Manuscrito. Todo lo que cabe en una montaña
Dormir con lluvia, tapada hasta las orejas, con el rugido de vientos furiosos sonando, un temporal afuera. Pocas cosas me gustan más que tener mucho sueño y acostarme con una tormenta. Hasta que en plena madrugada, como desde que era muy, muy chica, sigue apareciendo ella, casi adolescente ya, con el mismo miedo: “¿Y si nos parte un rayo?”.
–Shhh. ¡¿Que te parta un rayo?! No existe que te parta un rayo, quedate tranquila.
Si no fuera por esta pequeña viñeta que ilustra una escena pavorosa, recurrente, le daría a mi hija de regalo un ejemplar de Canto yo y la montaña baila, una novela poética de la joven catalana Irene Solà, que justo acaba de presentarse en la Feria del Libro de Buenos Aires.

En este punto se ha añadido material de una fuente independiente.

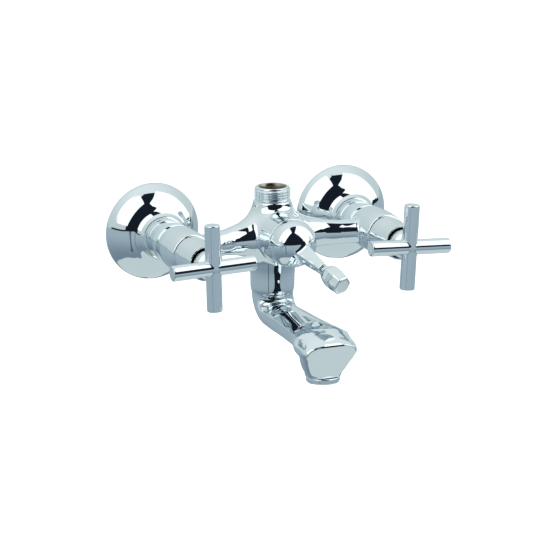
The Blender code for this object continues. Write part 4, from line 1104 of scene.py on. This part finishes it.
# --- Pieces that stay as the CAD made them -------------------------------------------------------
@dataclass
class Innards:
    """The nodes that keep their CAD shape and take a better finish."""

    nodes: dict[str, bpy.types.Object]

    FINISHES: ClassVar[dict[Finish, tuple[str, ...]]] = {
        RUBBER: ("union_washer", "seat_seal", "spindle_oring", "diverter_oring", "diverter_floor_seal",
                 "aerator_gasket"),
        BRASS: ("inlet_nipple", "headwork_gland", "spindle_left", "spindle_right", "diverter_cartridge",
                "diverter_plug"),
        CERAMIC: ("fixed_disc", "moving_disc"),
        PLASTIC: ("spline_bush", "aerator_insert"),
        STEEL: ("handle_grub_screw", "diverter_grub_screw"),
    }

    def build(self) -> None:
        """Dresses every node that is still shown."""
        for name, obj in self.nodes.items():
            if obj.hide_render:
                continue
            finish = next(f for f, starts in self.FINISHES.items() if name.startswith(starts))
            finish.dress(obj)
            LOG.info("%s: %s", name, finish.name)


# --- Studio --------------------------------------------------------------------------------------
@dataclass
class Studio:
    """A pale floor, a plain soft studio and the camera."""

    camera_place: tuple[float, float, float] = (-0.8045, -1.9145, 0.5058)
    camera_target: tuple[float, float, float] = (-0.00167, -0.060, -0.02841)
    lens: float = 188.7
    floor_drop: float = 0.09
    pale: Colour = (1.0, 1.0, 1.0)
    dark: Colour = (0.010, 0.014, 0.022)
    wall: Colour = (0.62, 0.71, 0.72)
    ceiling: Colour = (0.86, 0.93, 0.93)
    table: Colour = (0.40, 0.50, 0.56)
    near_table: Colour = (0.20, 0.27, 0.33)
    window: Colour = (1.35, 1.42, 1.42)
    left_window: Sequence[tuple[float, float]] = ((-64.0, 13.0), (-28.0, 10.0), (7.0, 57.0), (-66.0, 80.0))
    right_window: Sequence[tuple[float, float]] = ((62.0, 5.0), (27.0, 52.0), (126.0, 70.0), (117.0, 4.0))
    front: Sequence[tuple[float, float]] = (
        (-69.0, -1.0), (-69.0, 88.0), (150.0, 72.0), (123.0, -1.0), (28.0, -1.0)
    )
    lamp_place: tuple[float, float, float] = (0.0, -0.2, 2.4)
    lamp_size: float = 3.0
    lamp_power: float = 60.0

    def camera(self) -> None:
        """The camera, at the same angle as the view that the faucet is known from."""
        data = bpy.data.cameras.new("camera")
        data.lens = self.lens
        data.sensor_width = 36.0
        data.clip_end = 50.0
        obj = bpy.data.objects.new("camera", data)
        obj.location = self.camera_place
        aim = Vector(self.camera_target) - Vector(self.camera_place)
        obj.rotation_euler = aim.to_track_quat("-Z", "Y").to_euler()
        bpy.context.scene.collection.objects.link(obj)
        bpy.context.scene.camera = obj

    def floor(self) -> None:
        """A plain round floor under the faucet."""
        low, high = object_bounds()
        bm = bmesh.new()
        bmesh.ops.create_circle(bm, cap_ends=True, radius=6.0, segments=96)
        mesh = bpy.data.meshes.new("floor")
        bm.to_mesh(mesh)
        bm.free()
        obj = bpy.data.objects.new("floor", mesh)
        obj.location = (0.0, 0.0, low[2] - self.floor_drop)
        obj.visible_glossy = False
        bpy.context.scene.collection.objects.link(obj)
        made = bpy.data.materials.new("pale_floor")
        made.use_nodes = True
        graph = Graph(made.node_tree)
        place = graph.node("ShaderNodeTexCoord", output="Object")
        colour = graph.mix(graph.noise(place, 3.0), (0.97, 0.97, 0.97), (0.95, 0.955, 0.96))
        shader = graph.node("ShaderNodeBsdfPrincipled", None, {
            "Base Color": colour, "Roughness": 0.9, "Specular IOR Level": 0.1,
        })
        graph.node("ShaderNodeOutputMaterial", None, {"Surface": shader})
        mesh.materials.append(made)
        obj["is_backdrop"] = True

    def world(self) -> None:
        """A light tent with two tall soft windows in a dark front wall, over a grey-blue table."""
        scene = bpy.context.scene
        scene.world = bpy.data.worlds.new("studio")
        scene.world.use_nodes = True
        graph = Graph(scene.world.node_tree)
        way = graph.node("ShaderNodeTexCoord", output="Generated")
        split = graph.node("ShaderNodeSeparateXYZ", None, {"Vector": way})
        parts = [Signal(graph, split.socket.node.outputs[i]) for i in range(3)]
        aim = Vector(self.camera_place) - Vector(self.camera_target)
        aim.z = 0.0
        aim.normalize()
        right = Vector((-aim.y, aim.x))
        ahead = parts[0] * aim.x + parts[1] * aim.y
        aside = parts[0] * right.x + parts[1] * right.y
        turn = aside.math("ARCTAN2", ahead) * (180 / math.pi)
        rise = parts[2].math("ARCSINE") * (180 / math.pi)
        colour = self.tent(graph, parts, turn, rise)
        seen = graph.node("ShaderNodeLightPath", output="Is Camera Ray")
        shown = graph.mix(seen, colour, self.pale)
        shader = graph.node("ShaderNodeBackground", None, {"Color": shown, "Strength": 1.0})
        graph.node("ShaderNodeOutputWorld", None, {"Surface": shader})

    def tent(self, graph: Graph, way: list[Signal], turn: Signal, rise: Signal) -> Signal:
        """The colours of the studio by direction.

        Args:
            graph: the world's graph.
            way: the three parts of the direction.
            turn: degrees round from the camera's side, to the right.
            rise: degrees over the horizon.

        Returns:
            The colour.
        """
        wall = graph.mix(rise.ramp(0.0, 80.0), self.wall, self.ceiling)
        front = self.pane(graph, way, self.front)
        back = graph.mix(front, wall, self.dark)
        panes = self.pane(graph, way, self.left_window) + self.pane(graph, way, self.right_window)
        lit = graph.mix(panes.math("MINIMUM", 1.0), back, self.window)
        table = graph.mix(rise.ramp(-50.0, -4.0), self.near_table, self.table)
        stripe = turn.between(-22.0, -18.5, 1.2) * rise.between(-40.0, 0.0, 2.0)
        table = graph.mix(stripe * 0.75, table, self.dark)
        edge = rise - turn.ramp(15.0, 50.0) * 12
        table = graph.mix(edge.ramp(-55.0, -53.0), self.wall, table)
        below = graph.mix(rise.ramp(-0.6, 0.6), table, lit)
        line = rise.between(-0.5, 2.6, 0.5) * turn.between(-70.0, 123.0, 2.0)
        return graph.mix(line, below, self.dark)

    def direction(self, turn: float, rise: float) -> Vector:
        """The way that a turn from the camera's side and a rise over the horizon point to."""
        aim = Vector(self.camera_place) - Vector(self.camera_target)
        start = math.atan2(aim.y, aim.x) + math.radians(turn)
        flat = math.cos(math.radians(rise))
        return Vector((flat * math.cos(start), flat * math.sin(start), math.sin(math.radians(rise))))

    def pane(self, graph: Graph, way: list[Signal], corners: Sequence[tuple[float, float]]) -> Signal:
        """1 in a flat pane seen from the faucet.

        Args:
            graph: the world's graph.
            way: the three parts of the direction.
            corners: (turn, rise) of the pane's corners, in order round it.

        Returns:
            The pane's mask.
        """
        spots = [self.direction(*corner) for corner in corners]
        centre = sum(spots, Vector())
        mask = None
        for near, far in zip(spots, spots[1:] + spots[:1]):
            side = near.cross(far).normalized()
            side = side if side.dot(centre) > 0 else -side
            inside = (way[0] * side.x + way[1] * side.y + way[2] * side.z).ramp(-0.012, 0.012)
            mask = inside if mask is None else mask * inside
        return mask

    def lamps(self) -> None:
        """One broad lamp overhead keeps the floor pale."""
        data = bpy.data.lights.new("overhead", "AREA")
        data.shape = "DISK"
        data.size = self.lamp_size
        data.energy = self.lamp_power
        obj = bpy.data.objects.new("overhead", data)
        obj.location = self.lamp_place
        obj.visible_glossy = False
        bpy.context.scene.collection.objects.link(obj)

    def build(self) -> None:
        """Sets up the studio."""
        self.camera()
        self.floor()
        self.world()
        self.lamps()
        bpy.context.scene.view_settings.view_transform = "Standard"


def corners() -> list[list[float]]:
    """The whole model's box as plain lists."""
    return [list(map(float, corner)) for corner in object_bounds()]


def main() -> None:
    """Builds the pieces round the frame, dresses them and sets up the studio."""
    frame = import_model()
    valve_axis = middle_of("handle_sleeve_right").x
    plug_middle = middle_of("diverter_plug")
    outlet_axis = middle_of("aerator_housing").y
    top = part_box("body")[1].z / MM
    Body(valve_axis, HUB_STATION, plug_middle.z, outlet_axis).build()
    Outlet(HUB_STATION, top).build()
    for side, tilt in HANDLE_TILTS.items():
        Valve(side, side.value * valve_axis, math.radians(tilt)).build()
    Diverter(plug_middle.z).build()
    Aerator(outlet_axis).build()
    Innards(frame["nodes"]).build()
    Studio().build()


if __name__ == "__main__":
    logging.basicConfig(level=logging.INFO, format="%(name)s: %(message)s")
    main()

¡Lo que debe ser que “te parta un rayo”, al medio, como a un conejo!, pienso ahora. A Mia, una de las narradoras de esta historia coral, se le murió el padre –y el hermano Hilari y el abuelo Ton y la madre Sió, pero de un rayo en la cabeza solo Domènec– en los campos entre los Pirineos mientras trabajaba y labraba en el aire algunos poemas. Al final, si es que es cierto, uno aprende que en la cuenta entre el relámpago y el trueno está cifrado el peligro: si son pocos segundos quiere decir que ha caído cerca. “Hay que buscar refugio. Pero nunca debajo de un árbol. Ni hay que echar a correr, porque a los rayos les gustan las corrientes de aire. Y no hay que acercarse a los postes de electricidad, ni a las vallas del ganado, ni a las rocas aisladas, ni a las cuevas. Ni hay que meterse en el río si hay tormenta Y si estás en casa, mejor que cierres las ventanas y las puertas y apagues las luces, y no enciendas fuego, porque a los rayos les gustan los fuegos”.

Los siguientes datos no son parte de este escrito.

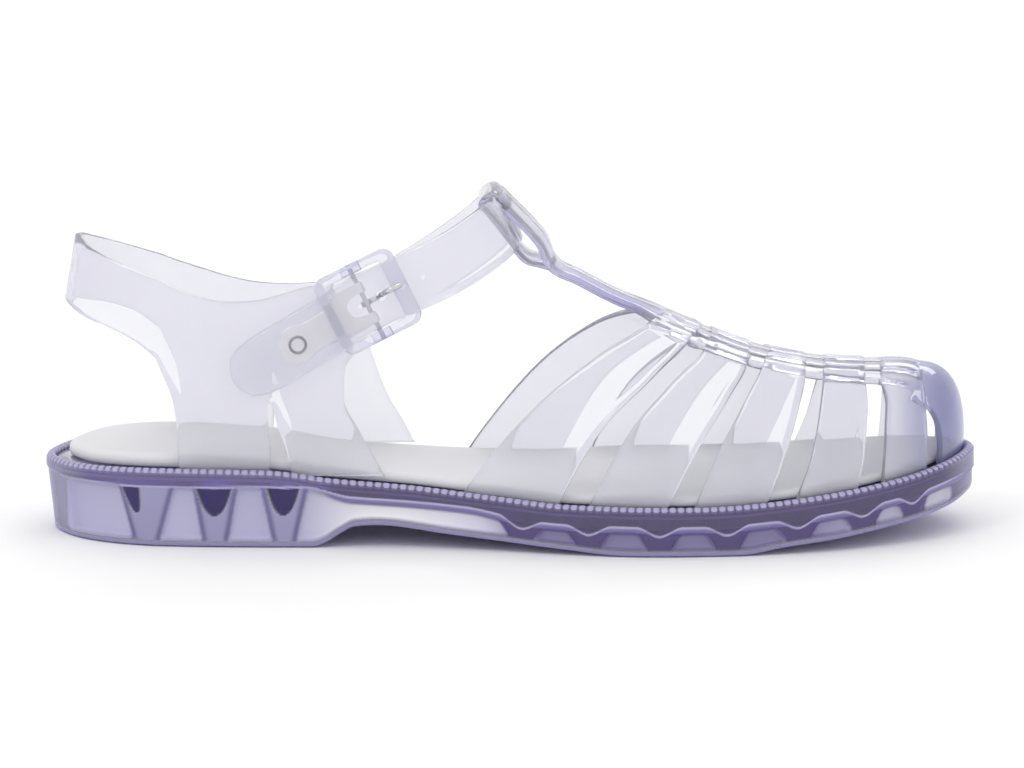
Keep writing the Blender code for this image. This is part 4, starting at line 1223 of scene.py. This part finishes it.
def window_limits():
    """For each window of the side: its rear and front edges, at the band and at the foot."""
    edges = [(along_x(0) + HEEL_WINDOW_END, along_x(0) + HEEL_WINDOW_END)]
    for along, top, foot in PILLARS:
        x = along_x(along)
        edges.append((x - top / 2, x - foot / 2))
        edges.append((x + top / 2, x + foot / 2))
    edges.append((along_x(1) - TOE_WINDOW_END, along_x(1) - TOE_WINDOW_END))
    return [(edges[k], edges[k + 1]) for k in range(0, len(edges), 2)]


def band_edge(x):
    """Height of the dark band's lower edge."""
    heel = HEEL_STACK - HEEL_BAND_HEIGHT
    waist = rim_height(x) - WAIST_BAND_HEIGHT + 0.0007 * ease(0.33, 0.48, share_of(x))
    front = rim_height(x) - BAND_HEIGHT
    share = share_of(x)
    return blend(blend(heel, waist, ease(0.27, 0.33, share)), front, ease(0.45, 0.52, share))


def plate_top(x):
    return underside(x) + PLATE_HEIGHT


WINDOWS = window_limits()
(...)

Como la ley de la vida, esta es una novela de muertes y de nacimientos, de paisajes abiertos y emboscadas, pero sobre todo de voces. Canto y yo y la montaña baila es la expresión poética del punto de vista como multiplicidad. ¿Quién es el yo que canta?, le traslado la pregunta a la autora, que por un lado juega en el verso del título con la picardía del que te enfrenta y te suelta sin tapujos: “Ven que te voy a contar una historia y tendrás que adivinar en medio de cada voz quién es y cómo está mirando el mundo”. Y enseguida aporta también otra lectura, “más seria, que apela al poder infinito de la literatura, de las palabras y la imaginación juntas: es la idea de canto yo, escribo yo, cuento una historia yo y las montañas bailan; es decir, todo es absolutamente posible en tanto el que escribe y el que lee se pongan de acuerdo en ese pacto. Si lo imaginas, es: que la montaña baila o lo que sea que pase en cualquier libro”, me decía en una entrevista hace unos días.

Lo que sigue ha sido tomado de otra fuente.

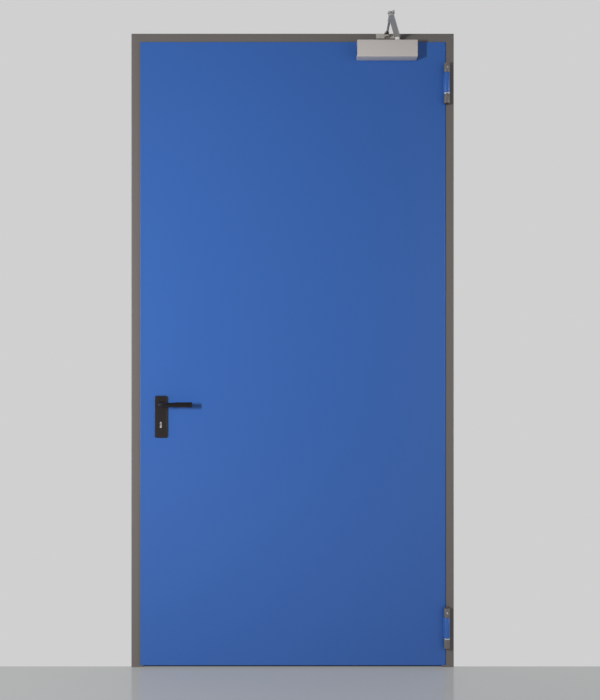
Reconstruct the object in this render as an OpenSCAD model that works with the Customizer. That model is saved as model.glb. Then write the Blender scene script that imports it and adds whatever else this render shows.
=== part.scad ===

Lo que sea. Como que hablen las nubes, los corzos, los perros, los osos, los hongos de tiernos sombreros y la gente, claro, que siempre dice cosas, y que aquí también se ama, hiere, llora. Recitan los fantasmas, dicen las brujas y los gigantes de manos grandes piden perdón. Las casas no, no hablan, pero según miren al bosque o al vacío, clavadas como peldaños de una escalera en el lomo de la tierra, completan el sentido. Uno de los personajes se las imagina –a las casas– como estrellas de una constelación, y piensa que esos pueblos son “como leche de la Vía Láctea”.
Entre tanta mitología de los Pirineos y ruidos de tormenta, de disparos y hasta de lágrimas que hacen plin, plin, me topo con algunas verdades. Como que un hermano muerto es como un fantasma, que siempre está, todos los días, en las tomateras de Mia o apoyada contra el marco de la puerta del cuarto, desde donde suele hablarme. Como el ciervo de esta historia, ella también “dormía el sueño intranquilo de los que tienen que morir” cuando le solté la mano, van a hacer pronto ya tres años.
“Me gusta escribir pensando en personas porque es como un regalo”, confiesa el fantasma de Hilari, en la montaña. Algunos fantasmas pueden ser bellísimos, adorables.